SOURCE DATA |
· · ·

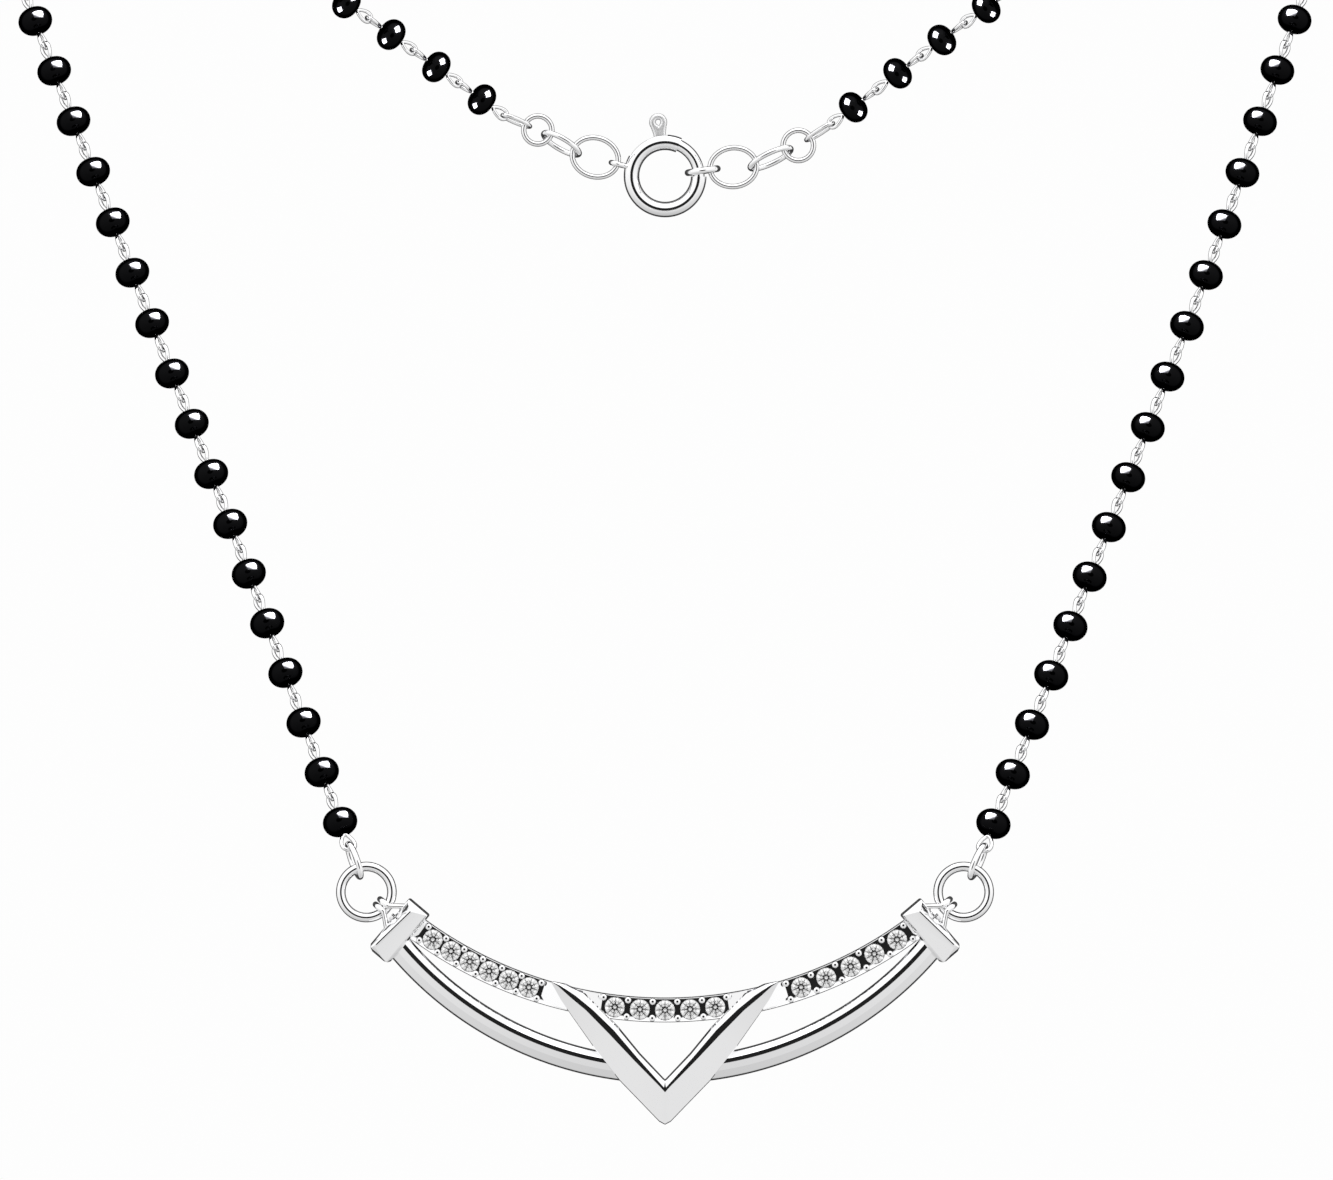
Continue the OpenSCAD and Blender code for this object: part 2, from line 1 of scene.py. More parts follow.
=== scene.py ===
# %% [markdown]
# # A mangalsutra of black beads and polished white metal
#
# A mangalsutra is a necklace of black beads that carries a pendant. This one is fine work: each
# bead sits on its own short wire with an eye at both ends, the pendant is a curved bar of small
# stones with a chevron over it, and a spring ring closes the string behind the neck.
#
# The construction comes ready made as a CAD model, which is loaded first and is never moved.
# Everything that shows is then modelled again here, finer and with softened edges, exactly where
# the CAD pieces are. Sizes are in millimetres, as a jeweller gives them, and MM turns them into
# Blender's metres.

import json
import math

import bmesh
import bpy
import numpy as np
from mathutils import Matrix, Vector


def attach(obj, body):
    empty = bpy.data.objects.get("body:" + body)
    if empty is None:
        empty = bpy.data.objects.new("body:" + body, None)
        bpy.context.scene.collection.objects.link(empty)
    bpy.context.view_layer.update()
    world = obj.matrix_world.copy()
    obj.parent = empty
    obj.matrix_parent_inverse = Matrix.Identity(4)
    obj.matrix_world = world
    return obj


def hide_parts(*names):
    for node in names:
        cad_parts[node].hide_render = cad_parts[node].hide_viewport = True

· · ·

OBJECTIVE | Everything from the first line of the data through the line containing "obj.parent = empty" should be echoed exactly. Add nothing.

CORRECT OUTPUT |
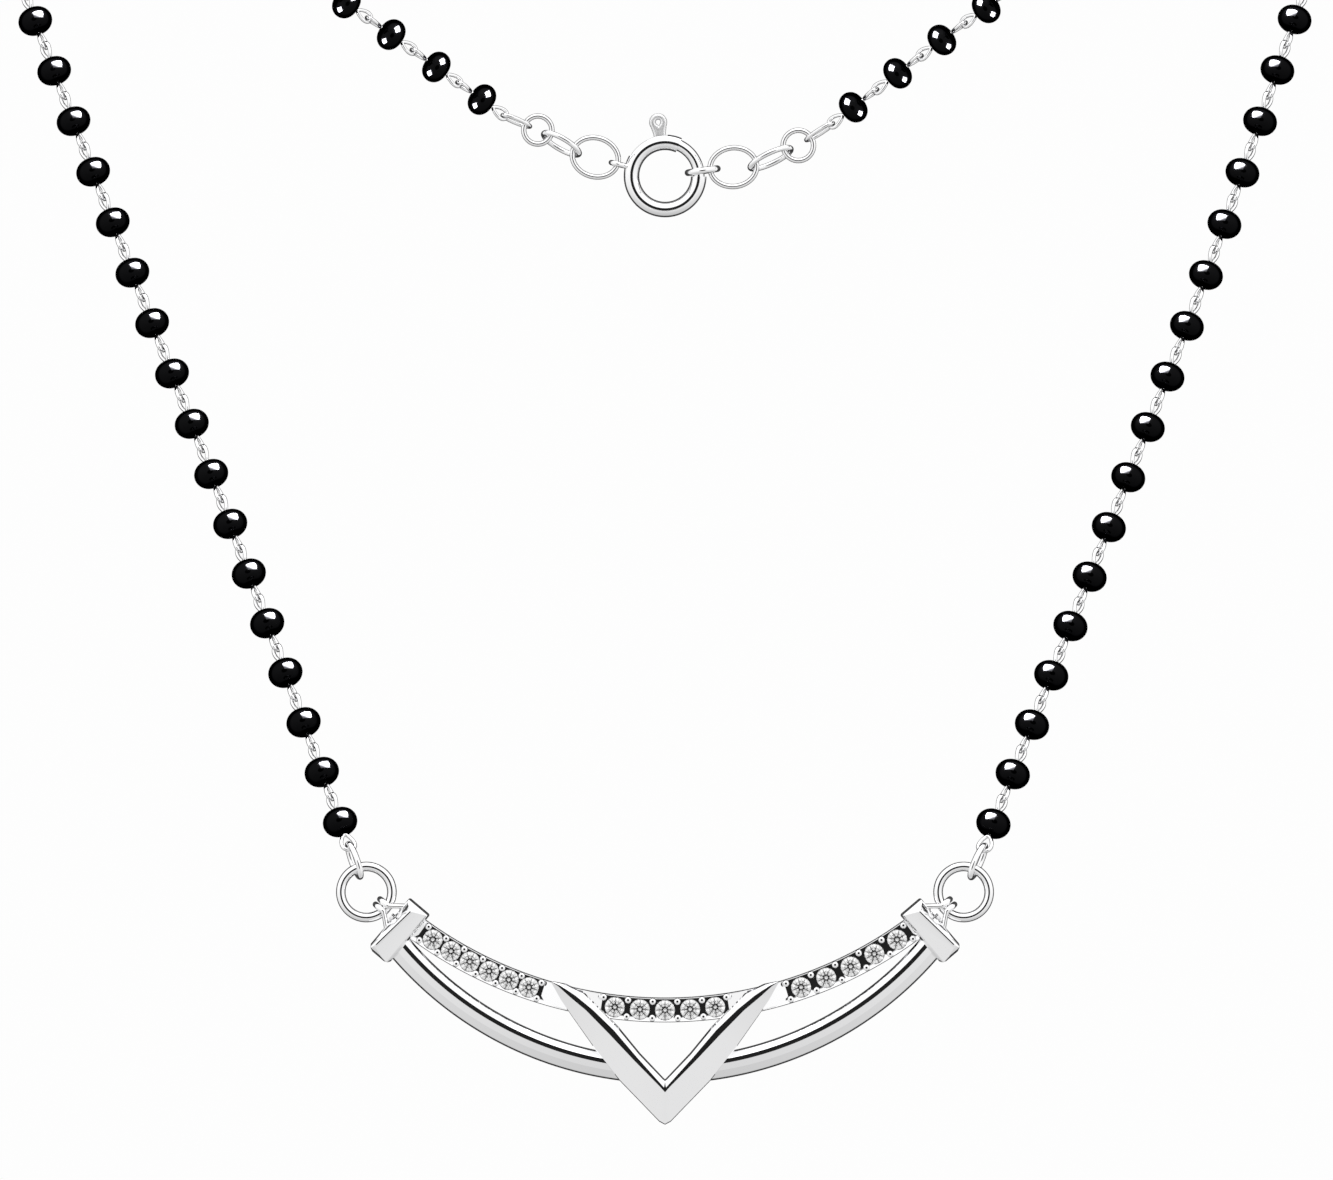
Continue the OpenSCAD and Blender code for this object: part 2, from line 1 of scene.py. More parts follow.
=== scene.py ===
# %% [markdown]
# # A mangalsutra of black beads and polished white metal
#
# A mangalsutra is a necklace of black beads that carries a pendant. This one is fine work: each
# bead sits on its own short wire with an eye at both ends, the pendant is a curved bar of small
# stones with a chevron over it, and a spring ring closes the string behind the neck.
#
# The construction comes ready made as a CAD model, which is loaded first and is never moved.
# Everything that shows is then modelled again here, finer and with softened edges, exactly where
# the CAD pieces are. Sizes are in millimetres, as a jeweller gives them, and MM turns them into
# Blender's metres.

import json
import math

import bmesh
import bpy
import numpy as np
from mathutils import Matrix, Vector


def attach(obj, body):
    empty = bpy.data.objects.get("body:" + body)
    if empty is None:
        empty = bpy.data.objects.new("body:" + body, None)
        bpy.context.scene.collection.objects.link(empty)
    bpy.context.view_layer.update()
    world = obj.matrix_world.copy()
    obj.parent = empty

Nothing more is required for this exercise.